Sunday, October 2, 2016

Many Things...Including My Utmost for His Highest, Oct. 3.

The Sphere Of Ministration
This kind can come forth by nothing, but by prayer and fasting. — Mark9:29

“Why could not we cast him out?” The answer lies in a personal relationship to Jesus Christ. This kind can come forth by nothing but by concentration and redoubled concentration on Him. We can ever remain powerless, as were the disciples, by trying to do God’s work not in concentration on His power, but by ideas drawn from our own temperament. We slander God by our very eagerness to work for Him without knowing Him.
You are brought face to face with a difficult case and nothing happens externally, and yet you know that emancipation will be given because you are concentrated on Jesus Christ. This is your line of service — to see that there is nothing between Jesus and yourself. Is there? If there is, you must get through it, not by ignoring it in irritation, or by mounting up, but by facing it and getting through it into the presence of Jesus Christ, then that very thing, and all you have been through in connection with it, will glorify Jesus Christ in a way you will never know till you see Him face to face.
We must be able to mount up with wings as eagles; but we must also know how to come down. The power of the saint lies in the coming down and the living down. “I can do all things through Christ which strengtheneth me,” said Paul, and the things he referred to were mostly humiliating things. It is in our power to refuse to be humiliated and to say — “No, thank you, I much prefer to be on the mountain top with God.” Can I face things as they actually are in the light of the reality of Jesus Christ, or do things as they are efface altogether my faith in Him, and put me into a panic?

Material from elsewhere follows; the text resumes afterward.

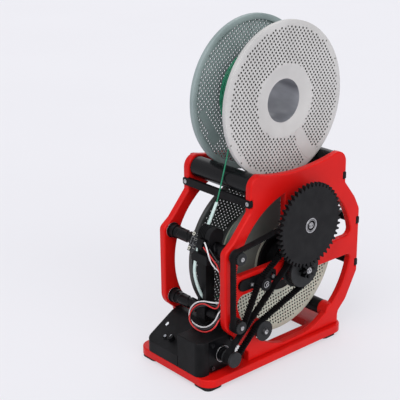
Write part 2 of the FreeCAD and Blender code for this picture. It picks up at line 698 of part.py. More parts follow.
save("arm_idler", [arm_idler.cut(rod(60, 80, arm_idler_centre, 2.05))])

# Toothed belts: a band round the wheels, with teeth on its straight runs


def belt(wheels, name):
    middles = []
    for y, z, radius, inside in wheels:
        sign = 1 if inside else -1
        middles.append((y, z, radius + 0.1 + belt_back / 2, sign, radius))
    count = len(middles)
    runs = []
    for i in range(count):
        a = middles[i]
        b = middles[(i + 1) % count]
        dy = b[0] - a[0]
        dz = b[1] - a[1]
        far = math.hypot(dy, dz)
        k = (a[3] * a[2] - b[3] * b[2]) / far
        s = math.sqrt(1 - k * k)
        ny = k * dy / far + s * dz / far
        nz = k * dz / far - s * dy / far
        runs.append((ny, nz))

    def outline(offset, toothed):
        edges = []
        for i in range(count):
            a = middles[i]
            b = middles[(i + 1) % count]
            ny, nz = runs[i]
            start = V(belt_left, a[0] + (a[3] * a[2] + offset) * ny, a[1] + (a[3] * a[2] + offset) * nz)
            end = V(belt_left, b[0] + (b[3] * b[2] + offset) * ny, b[1] + (b[3] * b[2] + offset) * nz)
            inward = V(0, -ny, -nz)
            along = end - start
            length = along.Length
            along.normalize()
            points = [start]
            if toothed:
                margins = [2.0 if w[3] < 0 else math.sqrt(2 * w[4] * 1.3) + 1.2 for w in (a, b)]
                room = length - margins[0] - margins[1]
                teeth = int(room / belt_pitch)
                first = margins[0] + (room - teeth * belt_pitch) / 2
                for j in range(teeth):
                    foot = start + along * (first + j * belt_pitch + 0.6)
                    points.append(foot)
                    points.append(foot + along * 0.25 + inward * belt_tooth)
                    points.append(foot + along * 1.55 + inward * belt_tooth)
                    points.append(foot + along * 1.8)
            points.append(end)
            for p, q in zip(points[:-1], points[1:]):
                edges.append(Part.LineSegment(p, q).toShape())
            my, mz = runs[(i + 1) % count]
            ty = ny + my
            tz = nz + mz
            size = math.hypot(ty, tz)
            if size < 0.001:
                ty, tz, size = -nz, ny, 1.0
            reach = b[3] * b[2] + offset
            bisector = (ty / size, tz / size)
            if b[3] * (ny * mz - nz * my) < 0:
                bisector = (-bisector[0], -bisector[1])
            middle = V(belt_left, b[0] + reach * bisector[0], b[1] + reach * bisector[1])
            finish = V(belt_left, b[0] + reach * my, b[1] + reach * mz)
            edges.append(Part.Arc(end, middle, finish).toShape())
        return Part.Wire(edges)

    outer = outline(belt_back / 2, False)
    inner = outline(-belt_back / 2, True)
    width = V(belt_right - belt_left, 0, 0)
    band = Part.Face(outer).extrude(width).cut(Part.Face(inner).extrude(width))
    print(name, "length on its middle", round(outline(0, False).Length, 1), "volume", round(band.Volume))
    return band


def pulley_outer(teeth):
    return teeth * belt_pitch / (2 * math.pi) - pitch_line_offset


drive_wheels = [
    (motor_y, motor_z, pulley_outer(motor_pulley_teeth), True),
    (idler_centre[0], idler_centre[1], 10.8, False),
    (take_up_centre[0], take_up_centre[1], pulley_outer(drive_pulley_teeth), True),
]
traverse_wheels = [
    (lower_screw[0], lower_screw[1], pulley_outer(traverse_pulley_teeth), True),
    (arm_idler_centre[0], arm_idler_centre[1], 7.0, False),
    (gear_centre[0], gear_centre[1], pulley_outer(gear_pulley_teeth), True),
    (upper_screw[0], upper_screw[1], pulley_outer(traverse_pulley_teeth), True),
]
save("drive_belt", [belt(drive_wheels, "drive_belt")])
save("traverse_belt", [belt(traverse_wheels, "traverse_belt")])

# Carriage on the two traverse screws, with the guide tube for the filament


def in_plane(points):
    return [V(filament_plane, y, z) for y, z in points]


tube_route = in_plane([
    (-94.9, 218), (-109.9, 190.6), (-122.3, 175.5), (-127.2, 163), (-131, 149.6), (-132.6, 138),
    (-130.9, 125.6), (-125.9, 111), (-120.9, 100.2), (-116.3, 94.6), (-109.5, 92.6),
])
guide_tube = round_tube(tube_route, guide_tube_radius, "guide_tube")
guide_tube = guide_tube.cut(round_tube(tube_route, guide_tube_bore, ""))
channel = round_tube(tube_route, guide_tube_radius + 0.3, "")
save("guide_tube", [guide_tube])

housing = plate_x([(-128, 151.5, 1.5), (-128, 172, 3), (-122, 181, 2), (-103.5, 181, 2), (-103.5, 151.5, 1.5)], 9.8, 30.5)
front_block = box(6, 34.5, -133, -124.5, 151.5, 163).cut(box(5, 9.8, -134, -120, 158.9, 164))
post = box(4, 20, -121.6, -108, 86, 158.9)
foot_block = plate_x([(-123.4, 66, 3), (-105, 66, 3), (-105, 88, 3), (-123.4, 88, 3)], 3, 19)
carriage = housing.fuse(front_block).fuse(post).fuse(foot_block).fuse(box(6, 20, -126, -121, 151.5, 158.9))
carriage = carriage.cut(rod(0, 40, upper_screw, 8.05)).cut(rod(0, 40, lower_screw, 8.05))
carriage = carriage.cut(box(8.4, 13.6, -125, -104, 90, 104))
carriage = carriage.cut(channel)
save("carriage_body", [carriage.removeSplitter()])

nose_centre = (-114.0, 182.5)
nose = rod(12.5, 30.5, nose_centre, 9.8)
for i in range(5):
    nose = nose.fuse(rod(9.9 + i * 2.6, 11.2 + i * 2.6, nose_centre, 11.5))
nose = nose.fuse(rod(9.9, 24, nose_centre, 9.8)).fuse(rod(22.9, 30.5, nose_centre, 11.5))
nose = nose.cut(box(9, 30.55, -130, -100, 165, 181.05))
nose_cap = rod(30.55, 31.6, nose_centre, 11.5).cut(rod(30, 34, upper_screw, 9.2))
nose = nose.fuse(nose_cap)
save("guide_nose", [nose.cut(channel)])

board_top = V(-5.4, -118.3, 182.2)
board_foot = V(-5.4, -130.2, 159.6)
board_way = board_foot - board_top
board_length = board_way.Length
board_tilt = math.degrees(math.atan2(-board_way.y, -board_way.z))
sensor_board = Part.makeBox(13.9, 1.6, board_length, V(0, 0, -board_length))
for x, z in ((2.9, -3.4), (2.9, -board_length + 3.4)):
    sensor_board = sensor_board.fuse(Part.makeCylinder(2.6, 0.8, V(x, 0, z), V(0, -1, 0)))
for x, z in ((9.5, -6), (7.5, -12.5), (10.5, -18.5)):
    sensor_board = sensor_board.fuse(Part.makeBox(3.0, 1.4, 3.4, V(x - 1.5, -1.4, z - 1.7)))
sensor_board.rotate(V(0, 0, 0), V(1, 0, 0), -board_tilt)
sensor_board.translate(board_top)
save("sensor_board", [sensor_board])

plug_outline = [(-122.5, 180.2, 0), (-128, 172, 0), (-128, 169, 0), (-131.4, 169, 0.6), (-131.4, 174.2, 1.2),
                (-128.2, 180.2, 0.8)]
wire_plug = plate_x(plug_outline, 14.6, 23.8).cut(housing)
save("wire_plug", [wire_plug])

# Filament from the upper spool into the guide tube, and from the tube to the lower spool

upper_run = in_plane([(-56.3, 348.5), (-85.6, 243.7), (-94.9, 218)])
save("upper_filament", [round_tube(upper_run, filament_radius, "upper_filament")])

tube_end = (-109.5, 92.6)
run_radius = take_up_layer + 2 * filament_radius + 0.3
dy = take_up_centre[0] - tube_end[0]
dz = take_up_centre[1] - tube_end[1]
distance = math.hypot(dy, dz)
run_angle = math.atan2(dz, dy) - math.asin(run_radius / distance)
run_length = math.sqrt(distance ** 2 - run_radius ** 2)
touch = (tube_end[0] + run_length * math.cos(run_angle), tube_end[1] + run_length * math.sin(run_angle))
lower_run = in_plane([tube_end, touch])
lower_way = lower_run[1] - lower_run[0]
save("lower_filament", [Part.makeCylinder(filament_radius, lower_way.Length, lower_run[0], lower_way)])
print("lower_filament length", round(lower_way.Length, 1), "angle", round(math.degrees(run_angle), 1))

# Wires from the carriage to the motor cover: down behind the right frame's leg, in a loop in front of the
# lower block, and back round the lower bush


def round_bush(x, radius, first_angle, end_y, bend_z):
    points = []
    for degrees in range(first_angle, -44, -30):
        angle = math.radians(degrees)
        points.append((x, lower_screw[0] + radius * math.cos(angle), lower_screw[1] + radius * math.sin(angle)))
    return points + [(x, end_y, bend_z), (x, end_y, 61)]


wire_routes = {
    "white_wire": [
        (24.6, -127.2, 177.5), (30.6, -130.2, 175.4), (35, -131.6, 170.2), (36.1, -130.4, 162.6),
        (36.6, -127.6, 155.1), (38.9, -123.6, 147.5), (44.3, -120.6, 143.3), (48.6, -119.2, 135.6),
        (50.2, -118.8, 126.5), (50.4, -119.4, 117.5), (50, -120.8, 109.4), (47.9, -122.6, 104),
        (43.4, -124.4, 102), (34, -125.8, 100), (20.4, -126.2, 97.3), (6, -126.2, 90.5),
        (-3.8, -126.4, 80.1), (-7.7, -126.8, 69.2), (-1.1, -129.2, 63.2), (12.8, -132, 62.5),
        (26.1, -131.6, 64), (38, -130.2, 71.4), (45.5, -128.2, 81.1), (46.9, -124.9, 90),
    ] + round_bush(46.2, 16.6, 105, -106.4, 66),
    "red_wire": [
        (24.6, -129.2, 171.8), (28.6, -129.3, 169.3), (33.6, -129.1, 166.4), (37.3, -128, 162.5),
        (39.8, -126.6, 158.1), (44.1, -125.2, 154.4), (46.2, -124.4, 149.4), (49.4, -124.2, 143),
        (50.8, -124.2, 134.5), (51, -124.6, 125.5), (51, -125, 116.5), (50.7, -126, 108),
        (49, -127, 99.6), (44.6, -127.4, 95.6), (37.6, -128.6, 95.2), (25.9, -129.2, 97),
        (12.8, -129.4, 91), (3.1, -130.2, 81.3), (-1.4, -131.8, 70.4), (3.5, -134.6, 64.8),
        (15.4, -138.4, 63.3), (27.7, -140.4, 63.6), (39.6, -140.6, 66.1), (48.4, -138.8, 71.2),
        (52.4, -134.8, 76.9), (51.7, -130, 81.9), (50.7, -126.2, 83.4),
    ] + round_bush(50.5, 12, 120, -108.6, 65.4),
    "black_wire": [
        (31.6, -126.1, 170.9), (36, -125.6, 166.4), (41, -124.2, 160.6), (46, -122.6, 154.4),
        (49.9, -121.5, 145.6), (50.7, -121.5, 136.5), (50.7, -121.8, 127), (50.7, -122.2, 117.5),
        (50.3, -123.1, 108.6), (48.8, -124.4, 101.4), (44.8, -125.6, 97.8), (35.8, -126.6, 97.3),
        (21.7, -127.4, 91.9), (9.4, -127.6, 85.6), (0.1, -128.2, 75.7), (-2.4, -130, 67.2),
        (4.4, -132.6, 62.2), (18.1, -135.4, 62.5), (32, -135.6, 64.3), (42.2, -133.8, 70.5),
        (47.8, -130.6, 78.2), (48.5, -126.3, 84.9),
    ] + round_bush(48.35, 14.3, 112, -107, 65.6),
}
for name in wire_routes:
    save(name, [round_tube([V(p[0], p[1], p[2]) for p in wire_routes[name]], wire_radius, name)])
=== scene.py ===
import math
import random

import bpy
from mathutils import Matrix, Vector
from mathutils.geometry import delaunay_2d_cdt


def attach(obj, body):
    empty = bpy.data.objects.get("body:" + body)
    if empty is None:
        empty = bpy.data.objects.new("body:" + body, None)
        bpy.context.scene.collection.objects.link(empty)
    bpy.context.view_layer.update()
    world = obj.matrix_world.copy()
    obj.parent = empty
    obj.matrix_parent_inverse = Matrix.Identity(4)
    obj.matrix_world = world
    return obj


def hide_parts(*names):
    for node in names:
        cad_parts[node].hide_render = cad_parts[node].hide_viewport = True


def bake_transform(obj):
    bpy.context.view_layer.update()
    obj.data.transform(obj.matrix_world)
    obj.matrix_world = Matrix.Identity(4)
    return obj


# Filament spool winder. The numbers below are millimetres from the floor point under the upper spool's
# middle, as in the part's source. point() turns them into metres in the frame, whose origin is the middle of
# the outline. A centre is (y, z), because the wheels, screws and spools turn round the X direction.

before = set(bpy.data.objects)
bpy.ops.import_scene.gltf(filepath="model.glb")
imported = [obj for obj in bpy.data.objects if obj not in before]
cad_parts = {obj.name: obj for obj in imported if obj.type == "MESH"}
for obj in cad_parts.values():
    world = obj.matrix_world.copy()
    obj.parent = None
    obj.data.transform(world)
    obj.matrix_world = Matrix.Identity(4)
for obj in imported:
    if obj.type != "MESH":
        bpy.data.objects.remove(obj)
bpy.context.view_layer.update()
scene = bpy.context.scene

outline_middle = (9.05, -24.65)
feed_centre = (0.0, 333.0)
take_up_centre = (-5.0, 123.6)
gear_centre = (-5.0, 185.2)
upper_screw = (-114.0, 168.0)
lower_screw = (-114.0, 77.0)
motor_centre = (-126.5, 38.3)
arm_idler_centre = (-72.5, 122.5)
drive_idler_centre = (-74.5, 59.3)
flange_inner = 26.4
flange_outer = 32.7
spool_radius = 100.0
filament_radius = 0.875
filament_plane = 11.0
wire_radius = 0.95


def point(x, y, z):
    return Vector(((x - outline_middle[0]) / 1000, (y - outline_middle[1]) / 1000, z / 1000))


def on_circle(x, centre, radius, angle):
    return point(x, centre[0] + radius * math.cos(angle), centre[1] + radius * math.sin(angle))


# Camera, fitted to the photo

camera_place = (925.37, -911.2, 674.76)
camera_turn = math.radians(49.207)
camera_height = math.radians(20.311)
camera_roll = math.radians(-0.598)
sensor_width = 36
focal_length = 95.79

back = Vector((
    math.sin(camera_turn) * math.cos(camera_height),
    -math.cos(camera_turn) * math.cos(camera_height),
    math.sin(camera_height),
))
level = Vector((math.cos(camera_turn), math.sin(camera_turn), 0))
upright = back.cross(level)
right = level * math.cos(camera_roll) + upright * math.sin(camera_roll)
up = upright * math.cos(camera_roll) - level * math.sin(camera_roll)
lens = bpy.data.cameras.new("camera")
lens.sensor_fit = "HORIZONTAL"
lens.sensor_width = sensor_width
lens.lens = focal_length
camera = bpy.data.objects.new("camera", lens)
place = point(*camera_place)
camera.matrix_world = Matrix((
    (right.x, up.x, back.x, place.x),
    (right.y, up.y, back.y, place.y),
    (right.z, up.z, back.z, place.z),
    (0, 0, 0, 1),
))
scene.collection.objects.link(camera)
scene.camera = camera
scene.view_settings.view_transform = "Standard"


# Materials


def new_material(name, colour, roughness, metallic, specular):
    material = bpy.data.materials.new(name)
    material.use_nodes = True
    shader = material.node_tree.nodes["Principled BSDF"]
    shader.inputs["Base Color"].default_value = (*colour, 1)
    shader.inputs["Roughness"].default_value = roughness
    shader.inputs["Metallic"].default_value = metallic
    shader.inputs["Specular IOR Level"].default_value = specular
    material.diffuse_color = (*colour, 1)
    return material, shader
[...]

The mountain top experiences have been utterly terrifying too, though, in their own peculiar way:

Being ever stalked, while having no recourse but to trust the Lord for protection, direction, and security? Being absolutely isolated, vulnerable, and completely at the mercy of my God's will for my continued existence? For such a mote of dust, as this? Hardly a speck, but that He should care?

Then for the sunrise, though, the brilliance of the stars pealing through unsullied darkness--and even the thicket of cloud-cover reverberating the evening light--but for these things of beauty..?

...and for the great engulfing of that very flame which is His presence...for the weight of Christ's love?

...for the sake of walking ever more completely aware of His presence, every day to face Death would be too infrequent. 

Begging to go home bears no response except reminder of what remains. And reminder of otherwise unwillingness to be loosed. Torn, then. Just so homesick.

Won't come by my hand, though--for love of Christ, who loves me. If the searing of cigarette smoke is sufficiently harmful to grieve Him, then far more would anything further--courting harm, courting death...just, no.

So, He preserves me from myself, as much as anything. His love stays my hand. Stills my will. 

A dark figure loomed large the other night, though. And I was told to sleep. There was terror, there, waiting to snare. Seeking to trap, perhaps. 

But I slept. Hidden beneath the shelter of His wings. 


Psalm 91

He who dwells in the shelter of the Most High
Will abide in the shadow of the Almighty.
I will say to the Lord, “My refuge and my fortress,
My God, in whom I trust!”
For it is He who delivers you from the snare of the trapper
And from the deadly pestilence.
He will cover you with His pinions,
And under His wings you may seek refuge;
His faithfulness is a shield and bulwark.
You will not be afraid of the terror by night,
Or of the arrow that flies by day;
Of the pestilence that [a]stalks in darkness,
Or of the destruction that lays waste at noon.
A thousand may fall at your side
And ten thousand at your right hand,
But it shall not approach you.
You will only look on with your eyes
And see the recompense of the wicked.
[b]For you have made the Lord, my refuge,
Even the Most High, your dwelling place.
10 
No evil will befall you,
Nor will any plague come near your [c]tent.
11 
For He will give His angels charge concerning you,
To guard you in all your ways.
12 
They will bear you up in their hands,
That you do not strike your foot against a stone.
13 
You will tread upon the lion and cobra,
The young lion and the [d]serpent you will trample down.

14 
Because he has loved Me, therefore I will deliver him;
I will set him securely on high, because he has known My name.
15 
“He will call upon Me, and I will answer him;
I will be with him in [e]trouble;
I will rescue him and honor him.
16 
“With [f]long life I will satisfy him
And [g]let him see My salvation.”




At some point...maybe a tent would be nice. Been praying about that for a little over a year, now.